# General Husbandry and Supplies > DIY Forum >  Heat Tape

## Reptilebasics

Recently a youtube video has surfaced questioning the quality and safety of the new heat tape element that myself and Pro Exotics has brought to the US market.  Not sure who this guy is or what his expertise/background in these matters is but here is the response I emailed him:

David-
I just heard about your youtube video.  A few inaccuracies in your video that you may want to amend:
1- The Calorique heat tape uses nickel plated copper, not silver for its buss bars.  They also use copper without the plating from time to time as well.  It is equally easy to solder to each using any rosin core solder.
2- The Calorique heat tape, in my experience, is not all that consistent whether they have a patented computer set up or not.  It generally runs about +/- 5% and always has.
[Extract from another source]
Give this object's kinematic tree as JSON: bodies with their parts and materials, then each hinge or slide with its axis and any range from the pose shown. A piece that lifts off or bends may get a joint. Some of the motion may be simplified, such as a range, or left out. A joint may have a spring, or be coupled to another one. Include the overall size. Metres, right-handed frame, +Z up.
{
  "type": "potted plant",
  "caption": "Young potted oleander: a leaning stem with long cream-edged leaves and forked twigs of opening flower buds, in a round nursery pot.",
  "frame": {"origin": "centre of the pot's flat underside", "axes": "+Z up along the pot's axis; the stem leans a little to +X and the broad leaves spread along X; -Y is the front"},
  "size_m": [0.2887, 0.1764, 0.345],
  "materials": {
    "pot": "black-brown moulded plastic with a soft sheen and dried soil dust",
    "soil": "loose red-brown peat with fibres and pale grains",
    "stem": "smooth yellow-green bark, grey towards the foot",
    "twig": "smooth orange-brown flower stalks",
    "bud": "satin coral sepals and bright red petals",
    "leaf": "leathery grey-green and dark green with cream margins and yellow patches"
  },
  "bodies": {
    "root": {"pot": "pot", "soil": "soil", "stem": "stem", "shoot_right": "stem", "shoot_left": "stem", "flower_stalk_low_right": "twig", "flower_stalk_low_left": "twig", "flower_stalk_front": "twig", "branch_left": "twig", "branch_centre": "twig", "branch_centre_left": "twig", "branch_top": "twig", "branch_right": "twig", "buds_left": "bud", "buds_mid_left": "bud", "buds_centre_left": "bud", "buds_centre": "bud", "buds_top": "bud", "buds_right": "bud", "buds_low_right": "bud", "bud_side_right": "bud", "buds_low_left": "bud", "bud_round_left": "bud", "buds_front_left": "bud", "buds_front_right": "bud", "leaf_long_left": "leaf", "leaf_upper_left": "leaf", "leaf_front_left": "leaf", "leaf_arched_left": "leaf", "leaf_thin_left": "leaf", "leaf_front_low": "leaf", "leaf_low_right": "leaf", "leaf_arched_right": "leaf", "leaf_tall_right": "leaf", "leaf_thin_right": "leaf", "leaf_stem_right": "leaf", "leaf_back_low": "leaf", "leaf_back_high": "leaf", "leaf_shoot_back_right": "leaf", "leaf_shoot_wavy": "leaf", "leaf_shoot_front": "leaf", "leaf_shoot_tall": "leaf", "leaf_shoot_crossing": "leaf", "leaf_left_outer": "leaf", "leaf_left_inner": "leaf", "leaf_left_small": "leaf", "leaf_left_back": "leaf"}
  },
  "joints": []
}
The new material we are having manufactured does as well.
3-Also, we have had the UL listing done on our element, same as Calorique.  The manufacturer being used has an extremely modern facility with extremely modern machinery and standards.  A long way from sweatshops.  In fact, a very large percentage of homes in S. Korea are heated with this type of element and because of this they have a very well developed element manufacturing industry.
4-The new element has a sturdier, thicker, stiffer laminate material.  It is consistent through the entire roll, unlike Calorique who rolls the finished product still hot which leaves it wrinkled and unusable for the last several feet of the roll.
5- I believe you will find the components used in the Calorique element are coming from China.
6- Calorique treats the reptile hobby as an afterthought.  I have gone for weeks unable to get element in 2012 because they were too busy to print it.  I have been dealing with Calorique for several years and as they have changed ownership the past couple of years all of the problems with them have become steadily worse. 
IF there was a manufacturer of this type of element here in the USA OTHER than Calorique I would be happy to consider them, but there is not.  The monopoly that they have held has led to an over priced, difficult to get element that is really not all that superior.  Have you looked at or tried the new element?  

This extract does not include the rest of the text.